We'll time both price range methods and compare them both.

In [22]:
prices = [(random.randint(200,1000), random.randint(500,2000)) for _ in range(1000)]

print('Total time to look-up laptops between 1000 different price ranges:')

print('    laptops_by_price_range() method:')
with timer():
    for price in prices:
        index = inventory.laptops_by_price_range(price[0], price[1])
        
print('    laptops_by_price_range_fast() method:')
with timer():
    for price in prices:
        index = inventory.laptops_by_price_range_fast(price[0], price[1])

Total time to look-up laptops between 1000 different price ranges:
    laptops_by_price_range() method:
        Elapsed time: 0.10330 seconds
    laptops_by_price_range_fast() method:
        Elapsed time: 0.01095 seconds


Our times:

* laptops_by_price_range() method:
        Elapsed time: 0.17543 seconds
* laptops_by_price_range_fast() method:
        Elapsed time: 0.01342 seconds

Once again, the binary search version of the method is faster, running **over 10 times faster than using using for loops.**



## Conclusion

We built a class, `Inventory`, to represent the inventory of our hypothetical laptop store.
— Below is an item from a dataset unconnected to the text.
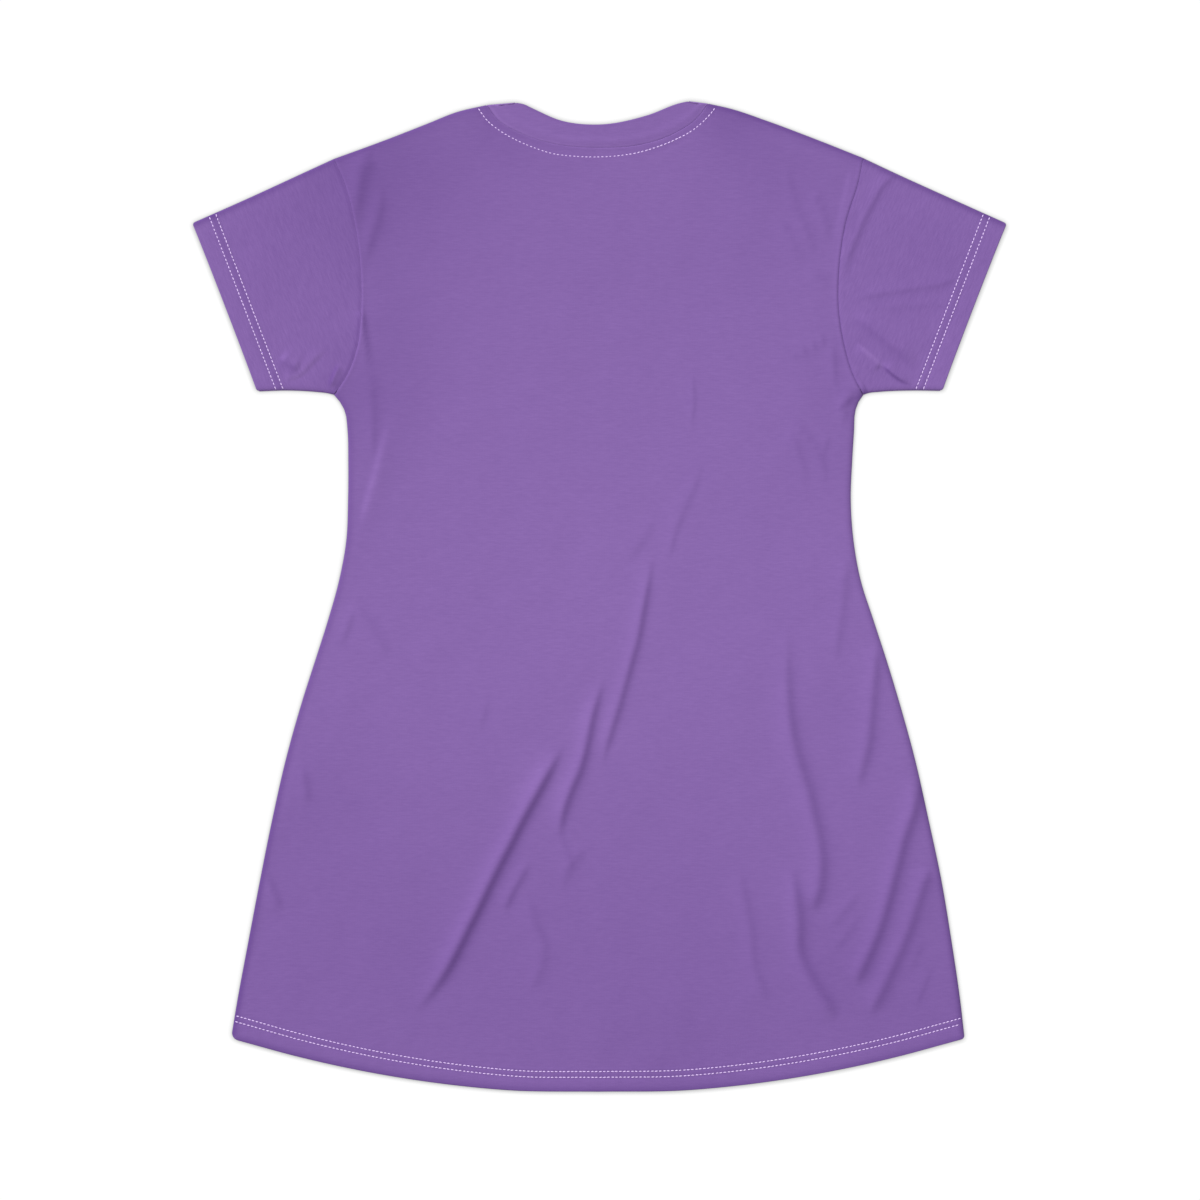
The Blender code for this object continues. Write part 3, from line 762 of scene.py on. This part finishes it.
def make_mesh(name, points, faces, material, tone=None):
    """An object with the given points, in millimetres, and quads; tone, its painted shade and painted light,
    darkens or lightens its cloth.
    """
    mesh = bpy.data.meshes.new(name)
    points = np.ascontiguousarray(points.reshape(-1, 3) * MM, dtype=np.float32)
    mesh.vertices.add(len(points))
    mesh.vertices.foreach_set("co", points.ravel())
    mesh.loops.add(faces.size)
    mesh.loops.foreach_set("vertex_index", faces.ravel().astype(np.int32))
    mesh.polygons.add(len(faces))
    mesh.polygons.foreach_set("loop_start", np.arange(0, faces.size, faces.shape[1], dtype=np.int32))
    mesh.update(calc_edges=True)
    mesh.validate()
    if tone is not None:
        values = mesh.attributes.new("tone", "FLOAT", "POINT").data
        values.foreach_set("value", np.ravel(tone).astype(np.float32))
    mesh.shade_smooth()
    mesh.materials.append(material)
    return new_object(name, mesh)


def painted_cloth_shading(x, y, front):
    """Painted shade and painted light on the cloth by place, 1 in the middle of the back.

    Each area of painted shade takes off change exp(-(d/reach)^2) at a distance d from its middle, with
    painted light where change is below 0. The skirt is painted darker towards the hem, each rim gets
    painted shade exp(-(d/RIM_REACH)^RIM_POWER) where it rolls under, and the crease steps, seams and
    stitching get a little painted shade and painted highlight.
    """
    tone = np.ones(np.shape(x))
    for area in PAINTED_SHADE_AREAS:
        tone -= area.change * np.exp(-(((x - area.across) ** 2 + (y - area.up) ** 2) / area.reach**2))
    tone -= HEM_SHADE * smoothstep((HEM_SHADE_TOP - y) / HEM_SHADE_LENGTH)
    dark = np.zeros(np.shape(x))
    for rim, (start, end) in zip((*SEWN_RIMS, HEM_LINE), (*RIM_SHADES, HEM_RIM_SHADE)):
        s, share = beside(x, y, rim, 20.0)
        fade = start + share * (end - start)
        dark = np.maximum(dark, fade * np.exp(-((np.abs(s) / RIM_REACH) ** RIM_POWER)))
    for side, fades in SEAM_SHADES.items():
        s, share = beside(x, y, ARMHOLE_SEAMS[side], 12.0)
        fade = np.interp(share, SEAM_SHARES, fades)
        dark = np.maximum(dark, fade * bell(s, SEAM_ASIDE[side], SEAM_SPREAD[side]))
        dark = dark - SEAM_HIGHLIGHT[side] * bell(s, LIGHT_ASIDE, LIGHT_WIDTH)
    for side, fade in CUFF_SHADES.items():
        s, _ = beside(x, y, cuff_line(side), 40.0)
        dark = dark + fade * np.exp(-(((np.abs(s) - CUFF_ROWS_MIDDLE) / CUFF_ROWS_WIDTH) ** 4))
    s, _ = beside(x, y, neck_seam(front, even(60)), 12.0)
    dark = dark + NECK_SHADE * bell(np.abs(s), NECK_ASIDE, NECK_SPREAD) - NECK_HIGHLIGHT * bell(s, 0.0, 0.8)
    # Painted shade where a crease steps down, painted light where it steps up.
    if not front:
        dark += CREASE_SHADE * crease_shade(x, y)
    return tone * (1 - dark - DITCH_SHADE * ditches(x, y, front))


def panel_shell(name, front, rows, columns, material):
    """A body panel as a closed thin shell: two faces over one grid that meet along its outline.

    At a distance d inside the outline each face lies t/2 (1 - (1 - d/(EDGE_ROUND t))^2)^(1/2) from the
    middle of the cloth, whose thickness is t.
    """
    x, y = panel_grid(front, rows, columns)
    double = doubled(x, y)
    thick = CLOTH * (1 + double)
    left, right = panel_sides(front)
    edge = nearest(x, y, (panel_top(front, even(160)), HEM_LINE, left, right), 20.0)
    inside = np.zeros(x.shape, bool)
    inside[1:-1, 1:-1] = True
    pinch = thick / 2 * (1 - quarter_round(edge / (thick * EDGE_ROUND)) * inside)
    face, inwards, pull = outer_face(x, y, front, double)
    inner = face + inwards * (thick - pinch)
    outer = np.where(inside, face + inwards * (pinch + pull), inner)
    number = np.arange(x.size).reshape(x.shape)
    number[inside] = x.size + np.arange(inside.sum())
    outer_faces = grid_faces(*x.shape, flip=front)
    inner_faces = number.ravel()[grid_faces(*x.shape, flip=not front)]
    faces = np.concatenate([outer_faces, inner_faces])
    points = np.concatenate([np.dstack([x, y, outer]).reshape(-1, 3), np.dstack([x, y, inner])[inside]])
    tone = painted_cloth_shading(x, y, front)
    return make_mesh(name, points, faces, material, np.concatenate([tone.ravel(), tone[inside]]))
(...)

Within the class we added methods for a few useful queries, such as:
* Laptop unique ID look-up
* Promo price validation
* Filtering the inventory by budget
* Filtering the inventory by price range

We also optimized the time complexity of these algorithms to run anywhere from 10 to even 2000 times faster than their original implementations.
### Next steps

We could add further query functionality, such as filtering the inventory by RAM, CPU, GPU or any combination of the other column attributes.